The set was composed of large rotating cubes, decorated to create a variety of rooms depending on the arrangement, lights displaying different weather or moods, and music to accompany transitions or moments of interest. 

Every night students manned the stage and technology that made the fall drama run smoothly. 

The tech crew began their long preparations starting mid-October. Students throughout all grades learned how to work the different aspects of the stage and the equipment needed to run the show. 

“I was really proud of them. From a supportive technical director perspective, it’s like, ‘guys, I’ve given you all the resources, it’s your time to make it worth it,’” Mr. Jonathan Hardy said.

Hardy, a 2012 graduate of Haven, works as a technology support specialist at the high school. He describes his role in the school as being able to learn technology quickly in order to help the staff and students. During productions of plays and musicals, he takes on the role of technical director.

“I need to support the director in their vision, while also knowing all of the equipment and capabilities of the auditorium that I’m working in,” he said.

For the most part, Hardy guided his students through the process of learning how to use lighting and sound systems. His practices are mainly carried out by upperclassmen with experience, according to junior Nick Bisordi, who worked on stage crew this year.

“John Hardy and [theatre director] Mr. John Shankweiler got us our materials and helped us set up the production. Jack Henry, Ezrin House, and Olivia Gianopulos did their jobs on lights and sound,” Bisordi said. 

All students contributed heavily to the production. Senior Anna Johnson, the student stage manager of the drama, worked hard to produce a well-oiled machine out of tech crew. 

Hardy recognized her hard work and was impressed. “Anna Johnson really turned it up and provided the communication of the builds, understanding the moves and the positions of the cubes,” he said.

Johnson has been doing tech crew every year since she was in seventh grade. This is her first year as a stage manager and she took on the role of directing all students to get the drama in full swing.

“I worked beside the director, Rodger [Ainslie], and went to every rehearsal. I choreographed stage moves, wrote down lighting and sound cues, props, and worked backstage during all the shows to make everything run smoothly,” Johnson said. “It was definitely a challenge, but it was an awesome experience and I’m excited for the musical.”

The whole process of teaching new members, building the sets, and programming the lights for Sense and Sensibility took about a month and a half. The pace increased rapidly during the week before opening night, aptly named tech week. 

“The day or two before tech week, it was still a bit hectic. But as soon as tech week clicked in, it looked like it was an actual production,” Hardy said.

Hardy watched students enjoying their time working together with impressive efficiency. He describes it as his favorite part of putting together a production.

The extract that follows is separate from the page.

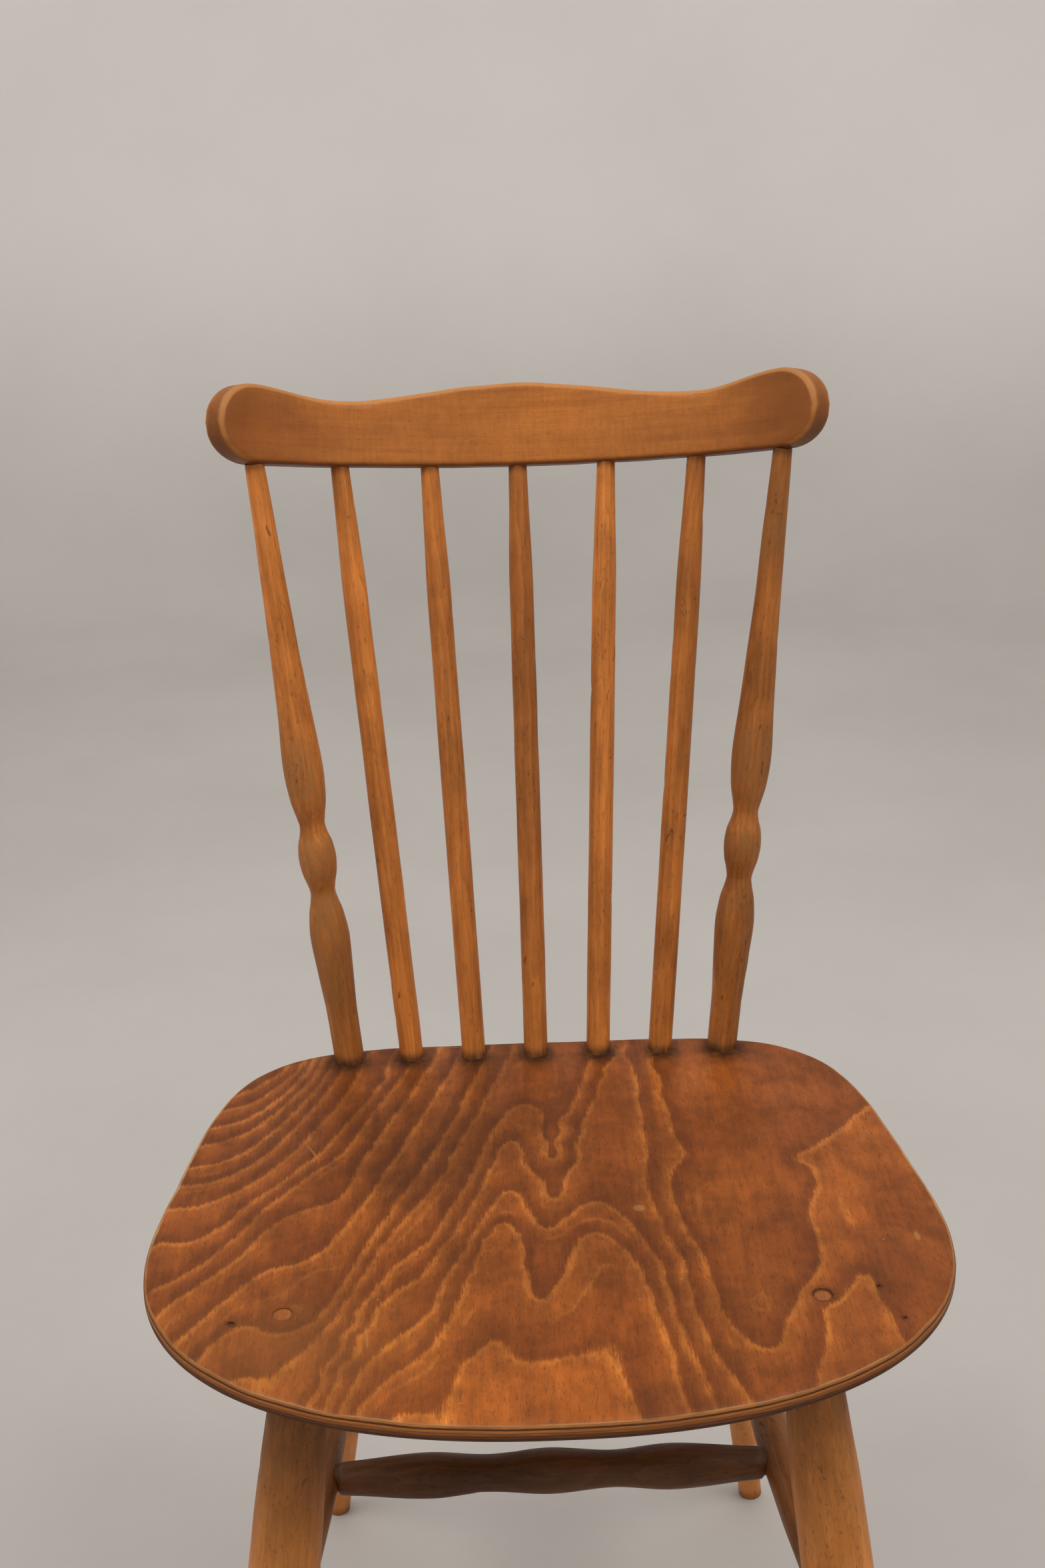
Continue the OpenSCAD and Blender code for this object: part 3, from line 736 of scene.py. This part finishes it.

“I think the best experience to have was tech week, the week before the show, and you could start to see the click in everyone’s eyes and in their motions, like it’s go time, it’s serious time,” he said. “And all the mistakes they might have made before, within 24 hours, it changed. It looked like a live Broadway off-Broadway production.”

From a student perspective, tech crew is a fun and rewarding group. All students contribute in significant ways to the production and get to see the pay-off during the shows. It’s an experience that gets students together to work towards a common goal, while having a blast.

“It’s fun, basically getting to hang out with friends for hours on end. It’s good for leadership roles or graduation requirements. It’s always useful to have more hands than not enough,” Bisordi said.

Having as many people as possible to contribute to tech crew, which Hardy refers to as a “dysfunctional family,” significantly helps the efficiency of productions.

“Tech crew became my second family very quickly,” Johnson said. “I’m extremely grateful I got the experience to work and grow with these people.”

Tech crew will begin preparing for the spring musical “Grease” after break.